EXERCISE: Would you copy out the whole listing exactly as given?

-- PROVIDED MATERIAL start --

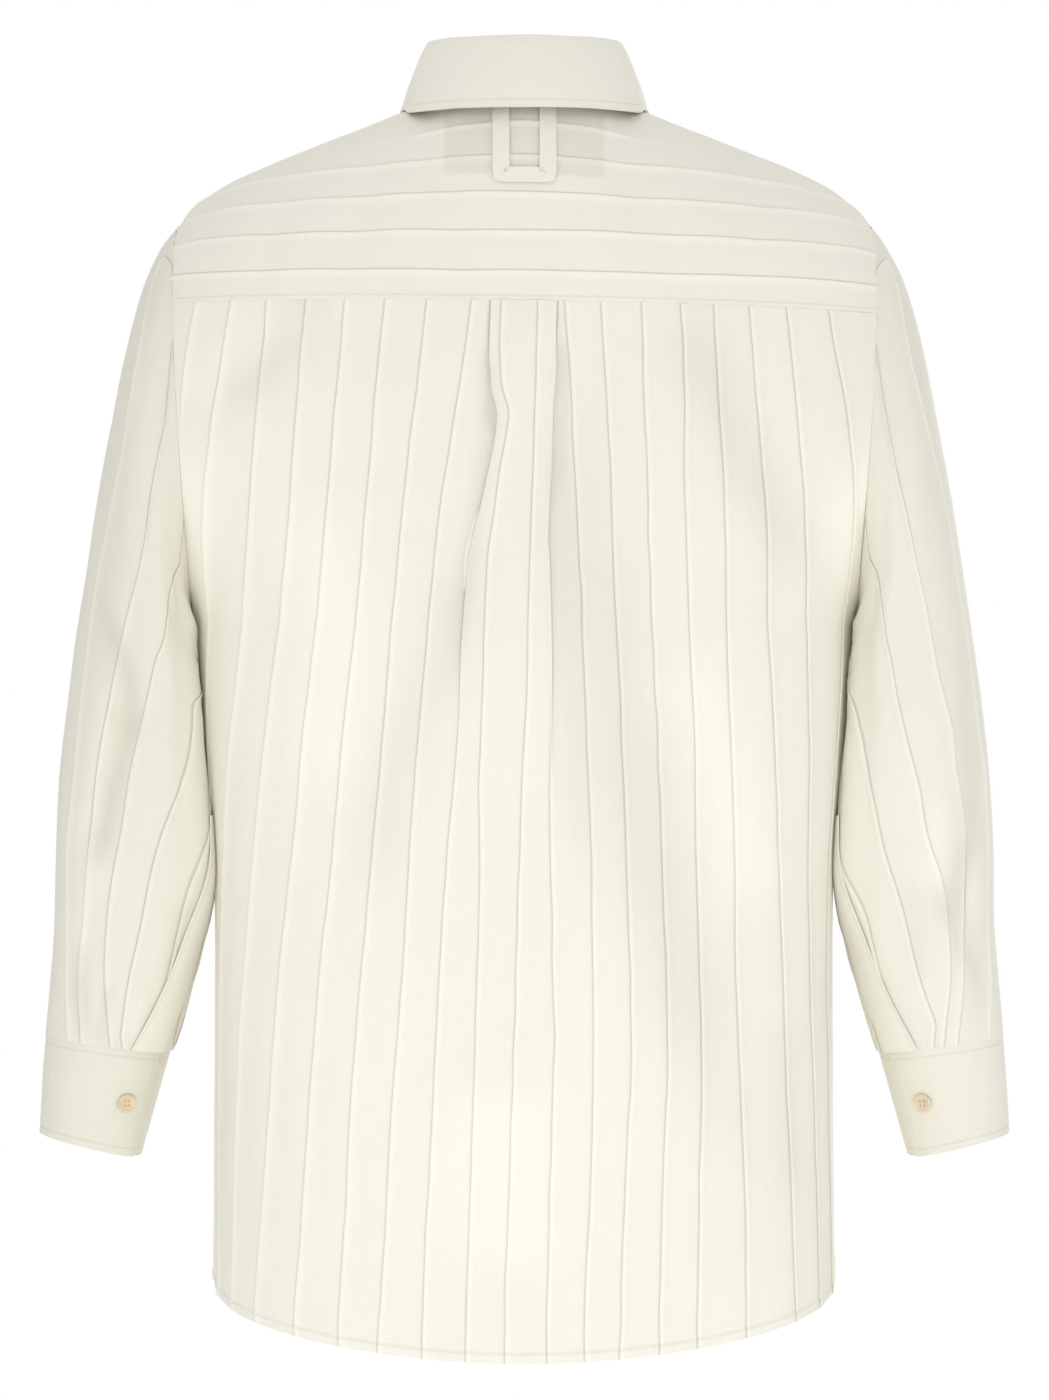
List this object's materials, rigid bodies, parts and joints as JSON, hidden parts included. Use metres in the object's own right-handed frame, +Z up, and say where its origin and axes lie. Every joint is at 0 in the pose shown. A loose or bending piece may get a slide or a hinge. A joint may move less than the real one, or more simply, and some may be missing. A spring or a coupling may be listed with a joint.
{
  "type": "blouse",
  "caption": "Oversized collared blouse with pressed tucks over body, yoke and sleeves, a centre back pleat, hanger loop and buttoned cuffs, filled out with no wearer.",
  "frame": {"origin": "middle of the neck opening, level with the collar seam at the sides, where the wearer's neck holds the garment", "axes": "+Z up along the garment's length, +Y towards the back, +X towards the wearer's left"},
  "size_m": [0.623, 0.2383, 0.8262],
  "materials": {
    "cloth": "plain-woven ivory cotton, matt, with a fine even weave",
    "button": "pale amber, softly glossy, dished, with sewing holes"
  },
  "bodies": {
    "root": {"back_panel": "cloth", "back_yoke": "cloth", "front_right": "cloth", "front_left": "cloth", "front_band": "cloth", "sleeve_left": "cloth", "sleeve_right": "cloth", "sleeve_placket_left": "cloth", "sleeve_placket_right": "cloth", "cuff_left": "cloth", "cuff_right": "cloth", "collar_stand": "cloth", "collar_leaf": "cloth", "hanger_loop": "cloth", "neck_label": "cloth", "button_front_1": "button", "button_front_2": "button", "button_front_3": "button", "button_front_4": "button", "button_front_5": "button", "button_front_6": "button", "button_front_7": "button", "button_cuff_left": "button", "button_cuff_right": "button", "button_stand": "button"}
  },
  "joints": []
}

-- PROVIDED MATERIAL end --

EXERCISE ANSWER:
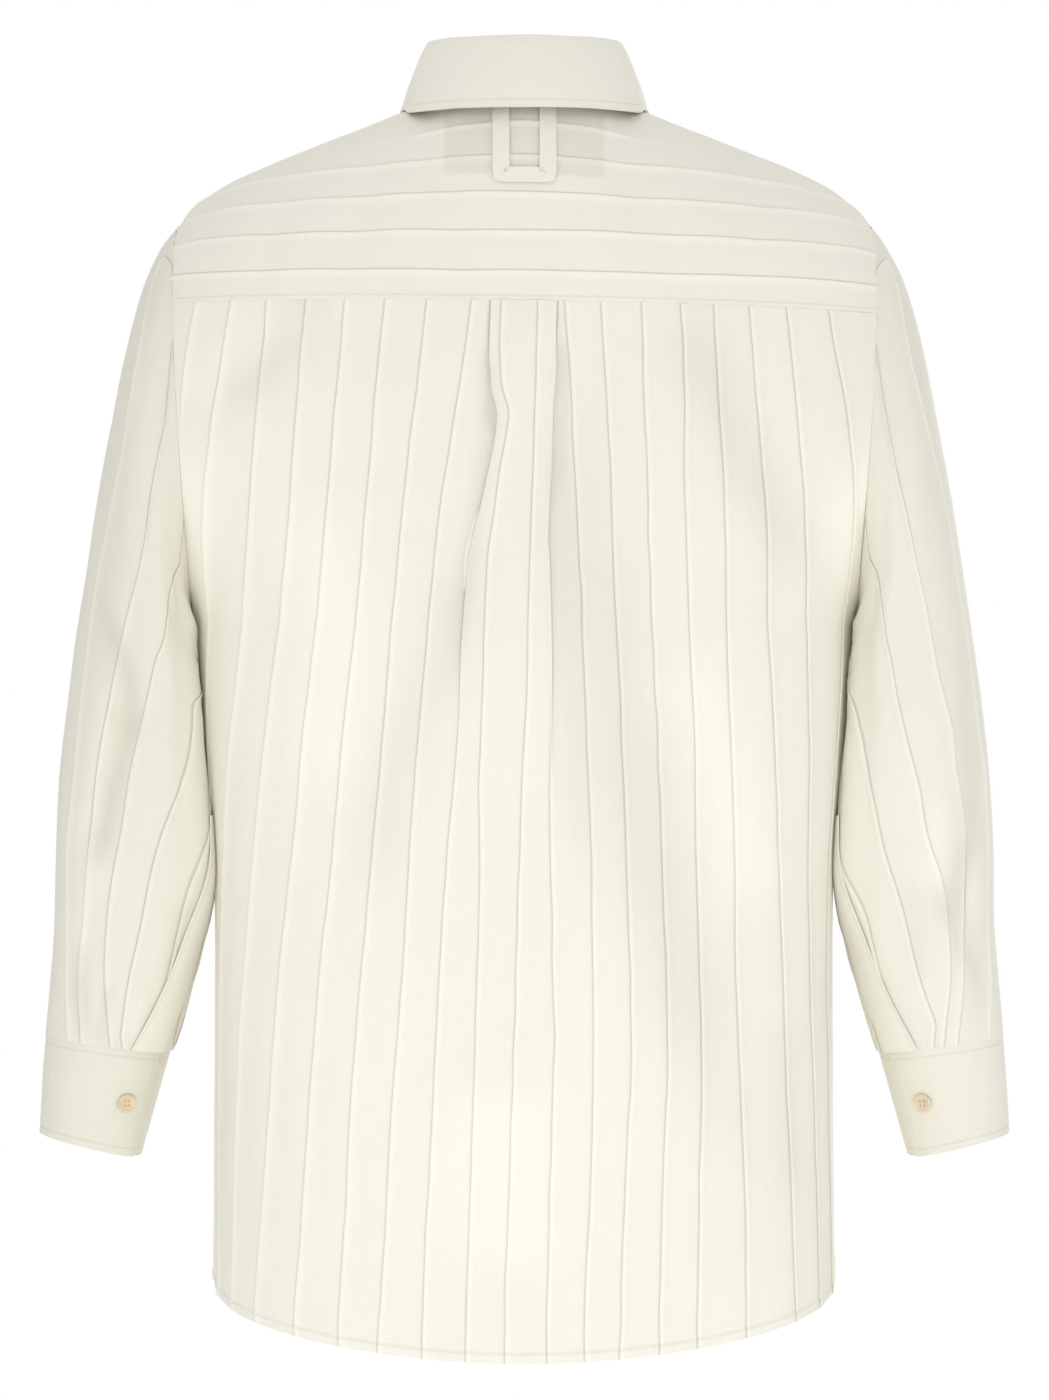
List this object's materials, rigid bodies, parts and joints as JSON, hidden parts included. Use metres in the object's own right-handed frame, +Z up, and say where its origin and axes lie. Every joint is at 0 in the pose shown. A loose or bending piece may get a slide or a hinge. A joint may move less than the real one, or more simply, and some may be missing. A spring or a coupling may be listed with a joint.
{
  "type": "blouse",
  "caption": "Oversized collared blouse with pressed tucks over body, yoke and sleeves, a centre back pleat, hanger loop and buttoned cuffs, filled out with no wearer.",
  "frame": {"origin": "middle of the neck opening, level with the collar seam at the sides, where the wearer's neck holds the garment", "axes": "+Z up along the garment's length, +Y towards the back, +X towards the wearer's left"},
  "size_m": [0.623, 0.2383, 0.8262],
  "materials": {
    "cloth": "plain-woven ivory cotton, matt, with a fine even weave",
    "button": "pale amber, softly glossy, dished, with sewing holes"
  },
  "bodies": {
    "root": {"back_panel": "cloth", "back_yoke": "cloth", "front_right": "cloth", "front_left": "cloth", "front_band": "cloth", "sleeve_left": "cloth", "sleeve_right": "cloth", "sleeve_placket_left": "cloth", "sleeve_placket_right": "cloth", "cuff_left": "cloth", "cuff_right": "cloth", "collar_stand": "cloth", "collar_leaf": "cloth", "hanger_loop": "cloth", "neck_label": "cloth", "button_front_1": "button", "button_front_2": "button", "button_front_3": "button", "button_front_4": "button", "button_front_5": "button", "button_front_6": "button", "button_front_7": "button", "button_cuff_left": "button", "button_cuff_right": "button", "button_stand": "button"}
  },
  "joints": []
}